Oswald Chambers was born in Aberdeen in 24 July 1874.
The infant Oswald moved from Aberdeen with his father Rev. Clarence Chambers, a Kent born baptist minister (without charge) his mother Hannah (née Bullock) three brothers and three sisters to Newcastle Road, Stoke on Trent in 1876 where the family still lived at the 1881 Census at 15 Newcastle Road, Stoke on Trent with the addition of one 15 year old live-in domestic servant 'Alice'.
The Chambers family then moved to London in 1889 - they were living in Camberwell at the time of the 1891 Census at 114 Grafton Road. Oswald was baptised when he was 16. From 1893 he studied art at the National Art Training School now the Royal College of Arts; he was offered a scholarship to stay on but turned it down.
Instead he went to Edinburgh where he continued his studies only to transfer his interests to theology which he studied at Dunoon College, Glasgow and developed his skills as an evangelist preacher.
In 1906 Oswald went to Japan to preach followed by the United States in 1907 returning to Britain in 1908. A passionate speaker he took a philosophical position on ‘speaking with tongues’ and on returning to the US met his future wife Gertrude Hobbs, who was known to her friends as ‘Biddy’. They married at Eltham Park Baptist Church in 25 May 1910.
From 1911, and at the 1911 Census, Oswald ran the Bible Training College, which he had founded, in Clapham Common. The institution was known for its generosity.
They lived at 45 North Side, Clapham Common, a 16 Room Bible Training Centre with his wife, domestic servants (a married couple with the roles of butler and cook with their three young children and their nurse maid) and a number of visitors.
Oswald and Biddy had a daughter Kathleen in May 1913.
With the outbreak of war Oswald eventually took on chaplaincy duties in 1915.
In October 1916, Oswald took a post as the YMCA chaplain in Egypt where he ran a popular bible studies course for Australian soldiers; he operated a policy, not popular with the YMCA authorities, of using an honesty box to take contributions rather than expecting soldiers to pay for their refreshments.

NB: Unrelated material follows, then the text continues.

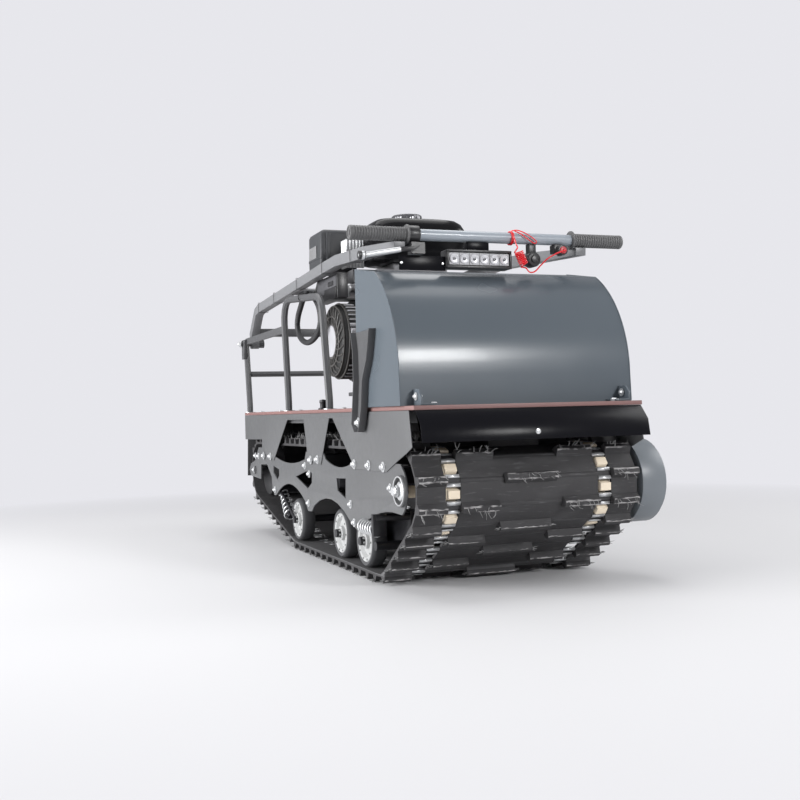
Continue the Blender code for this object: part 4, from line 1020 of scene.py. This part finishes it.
sweep(outlet, smooth_line(((0.038, -0.148, 0.695), (0.04, -0.157, 0.693), (0.048, -0.164, 0.685),
                           (0.06, -0.168, 0.675)), 5), 0.0112, 20)
make_piece("silencer_outlet", outlet, zinc, turn=50.0)
lid_grey = plastic("lid_grey", (0.085, 0.085, 0.092), 0.4)
box_piece("control_box_lid", (((-0.085, -0.1992, 0.683), (0.084, -0.1978, 0.7205)),), lid_grey,
          bevel=0.0006)
box_piece("control_box_relays", (((-0.012, -0.202, 0.664), (0.084, -0.1985, 0.693)),
                                 ((0.02, -0.201, 0.698), (0.062, -0.1985, 0.71))), engine_black,
          bevel=0.001)

wires = bmesh.new()
for shift, height in ((0.0, 0.0), (0.006, 0.005), (-0.005, 0.01), (0.003, 0.014)):
    wire_line = ((-0.082, -0.182 - shift / 2, 0.729), (-0.083, -0.19, 0.734), (-0.082, -0.196, 0.73),
                 (-0.088 - height / 2, -0.2005, 0.705), (-0.09 - height, -0.204, 0.692 + shift),
                 (-0.086, -0.212, 0.69))
    sweep(wires, smooth_line(wire_line, 5), 0.0016, 8)
make_piece("engine_wires", wires, black_sleeve, turn=60.0)

# Drive cover
# Turned steel drum over the drive at the left end of the front axle, held by a ring of screws.
cover_paint = Finish("cover_paint", (0.16, 0.178, 0.196), 0.4)
cover_paint.rough(0.16, 0.32, 50.0)
dress("end_cover", cover_paint, 30.0, bevel=0.0012)
drive_x, drive_z = WHEELS[0][:2]
turned_piece("cover_screws", zinc, circle((drive_x, 0.3238, drive_z), 0.076, 6, first=0.5), "Y",
             ((0.0045, 0.0), (0.0045, 0.0006), (0.003, 0.0011), (0.0, 0.0012)), 12)

# Handlebar
# Two rectangular tubes in light grey powder coat, a round crossbar, ribbed rubber grips, a brake
# lever and a throttle clamp on the right, a lamp bar, a stop switch and a starter switch.
arm_paint_and_shade = Finish("arm_powder_coat_and_painted_shade", (0.15, 0.153, 0.16), 0.38)
x, y, z = arm_paint_and_shade.place()
# Behind x = -0.7 m and within 0.2035 m of the middle, the rear cross tube between the arms is painted
# darker: painted shade for the shadow it lies in.
painted_shade_cross_tube = (x < -0.7) * (y.size() < 0.2035)
arm_paint_and_shade.set("Base Color", arm_paint_and_shade.mix(painted_shade_cross_tube, (0.174, 0.177, 0.185), (0.078, 0.079, 0.083)))
arm_paint_and_shade.rough(0.16, 0.29, 55.0)
arm_paint_and_shade.texture(0.0001, 1300.0, 2.0)
dress("handlebar_frame", arm_paint_and_shade, bevel=0.0022)
bar_paint = Finish("crossbar_paint", (0.31, 0.345, 0.385), 0.3, coat=0.2)
bar_paint.rough(0.14, 0.24, 40.0)
dress("crossbar", bar_paint)
dress("brake_lever", engine_black, 40.0)
dress("lamp_stay", gloss_black, bevel=0.001)
for name in ("throttle_clamp", "kill_switch", "lamp_bar"):
    dress(name, engine_black, bevel=0.001)

blade = bmesh.new()
sweep(blade, ((0.6141, -0.2247, 0.704), (0.616, -0.2647, 0.697), (0.614, -0.306, 0.6901)), 0.006, 12)
ball = [math.radians(-90 + 18 * step) for step in range(11)]
turned(blade, (0.614, -0.3067, 0.69), "Y",
       [(0.0095 * math.cos(turn), 0.0095 * math.sin(turn)) for turn in ball], 16)
make_piece("lever_blade", blade, zinc, "handlebar", turn=50.0)

BAR_X = 0.58
BAR_Z = 0.742
grip_rubber = plastic("grip_rubber", (0.104, 0.104, 0.106), 0.5, 700.0)
for side, sign in SIDES:
    profile = [(0.0129, 0.195), (0.0208, 0.1951), (0.021, 0.1975), (0.02, 0.1988), (0.0155, 0.1992)]
    for rib in range(19):
        base = 0.202 + 0.006 * rib
        profile += [(0.014, base), (0.0153, base + 0.001), (0.0155, base + 0.0025),
                    (0.0153, base + 0.004), (0.014, base + 0.005)]
    profile += [(0.0155, 0.317), (0.0155, 0.3225), (0.0142, 0.3245), (0.0105, 0.3248),
                (0.01, 0.3235), (0.006, 0.3235), (0.0055, 0.325), (0.0, 0.325)]
    turned_piece(f"grip_ribbed_{side}", grip_rubber, [(BAR_X, 0.0, BAR_Z)], "Y", profile, 32,
                 "handlebar", 50.0, sign, f"grip_{side}")

LAMP_FACE = 0.5952
LAMP_Y = -0.036
LAMP_Z = 0.6915
CELL_STEP = 0.0235
reflector = Finish("lamp_reflector", (0.66, 0.66, 0.69), 0.28, metallic=0.35)
reflector.rough(0.2, 0.2, 300.0)
reflector_back = plastic("reflector_back", (0.34, 0.34, 0.36), 0.35)
diode = plastic("lamp_diode", (0.1, 0.1, 0.11), 0.3)
cells = [(LAMP_FACE, LAMP_Y + CELL_STEP * (step - 2.5), LAMP_Z) for step in range(6)]
box_piece("reflector_back", [((LAMP_FACE - 0.0004, y - 0.0112, 0.679),
                              (LAMP_FACE + 0.0004, y + 0.0112, 0.7042)) for x, y, z in cells],
          reflector_back, "handlebar")
turned_piece("lamp_cells", reflector, cells, "X",
             ((0.0104, 0.0004), (0.0104, 0.0022), (0.0098, 0.0026), (0.006, 0.0012), (0.0, 0.0012)),
             28, "handlebar", 30.0)
turned_piece("lamp_diodes", diode, cells, "X", ((0.0036, 0.001), (0.0034, 0.0026), (0.0, 0.0034)),
             16, "handlebar", 60.0)
rim_bars = ((-0.112, 0.04, 0.706, 0.7112), (-0.112, 0.04, 0.6718, 0.677),
            (-0.112, -0.1075, 0.677, 0.706), (0.0355, 0.04, 0.677, 0.706))
box_piece("lamp_rim", [((0.5935, y0, z0), (0.5985, y1, z1)) for y0, y1, z0, z1 in rim_bars],
          engine_black, "handlebar", bevel=0.0008)
box_piece("blank_plate", (((0.585, -0.217, 0.666), (0.5866, -0.1122, 0.6965)),), gloss_black,
          "handlebar", bevel=0.0005)
turned_piece("plate_rivets", zinc, [(0.5866, -0.212, 0.6812), (0.5866, -0.118, 0.6812)], "X",
             ((0.003, 0.0), (0.0026, 0.001), (0.0, 0.0015)), 12, "handlebar")
red_cap = plastic("red_cap", (0.42, 0.03, 0.04), 0.35)
turned_piece("stop_cap", red_cap, [(0.6119, 0.159, 0.7145)], "X",
             ((0.0078, 0.0), (0.0078, 0.003), (0.0066, 0.0042), (0.003, 0.0046),
              (0.0026, 0.008), (0.0, 0.008)), 24, "handlebar")
switch = bmesh.new()
turned(switch, (0.57, 0.096, 0.695), "X",
       ((0.015, 0.0), (0.0165, 0.003), (0.0165, 0.024), (0.0145, 0.028), (0.009, 0.0285),
        (0.0085, 0.032), (0.0, 0.0325)), 28)
slab(switch, (0.572, 0.088, 0.706), (0.59, 0.104, 0.73))
make_piece("start_switch", switch, engine_black, "handlebar", bevel=0.0005)
knot = bmesh.new()
for y in (0.045, 0.0485):
    sweep(knot, circle((BAR_X, y, BAR_Z), 0.0142, 24), CORD_RADIUS, 8, closed=True)
sweep(knot, smooth_line(((BAR_X, 0.0485, 0.7575), (0.59, 0.058, 0.7585), (0.5965, 0.074, 0.752),
                         (0.5975, 0.09, 0.743), (0.597, 0.102, 0.734), (0.5975, 0.096, 0.73),
                         (0.597, 0.082, 0.738), (0.596, 0.066, 0.749), (0.588, 0.054, 0.757)), 6),
      0.0013, 8)
make_piece("lanyard_knot", knot, red_cord, "handlebar", turn=60.0)

ARM_LINE = ((-0.7735, 0.632), (-0.698, 0.703), (-0.655, 0.711), (-0.312, 0.726), (0.067, 0.741),
            (0.175, 0.744), (0.366, 0.734), (0.54, 0.72))
cables = bmesh.new()
for drop in (0.004, -0.002):
    points = [(x, -0.2018, z - drop) for x, z in ARM_LINE]
    points += [(0.556, -0.196, 0.724 - drop), (0.566, -0.186, 0.727 - drop)]
    sweep(cables, smooth_line(points, 5), 0.0021, 8)
make_piece("arm_cables", cables, black_sleeve, "handlebar", turn=60.0)
TIE_RING = ((-0.2313, -0.015), (-0.2313, 0.015), (-0.2002, 0.015), (-0.1977, 0.0), (-0.2002, -0.015))
ties = bmesh.new()
for x, z in ((0.3, 0.7375), (0.067, 0.741), (-0.18, 0.7312), (-0.44, 0.7204), (-0.64, 0.7117)):
    sweep(ties, [(x, y, z + rise) for y, rise in TIE_RING], 0.0009, 6, closed=True)
make_piece("cable_ties", ties, black_sleeve, "handlebar", turn=30.0)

The following October 1917 Oswald developed intense abdominal pain but resisted going to a hospital as he didn’t want to take up a bed needed by a gravely injured or ill soldier. On 29 October, a surgeon performed an emergency appendectomy but a few weeks latter on 15 November 1917 Oswald suffered from a pulmonary hemorrhage and died at 7:00 am that morning.
He was buried in Cairo with full military honour in the Cairo War Memorial Cemetery Cairo, El Qahira, Egypt
After his death his wife Biddy transcribed Oswald’s sermons and teachings into pamphlets and some 30 books and it is these, most especially ‘My Utmost for his Highest’ a daily devotional, was translated into 39 languages and has never been out of print.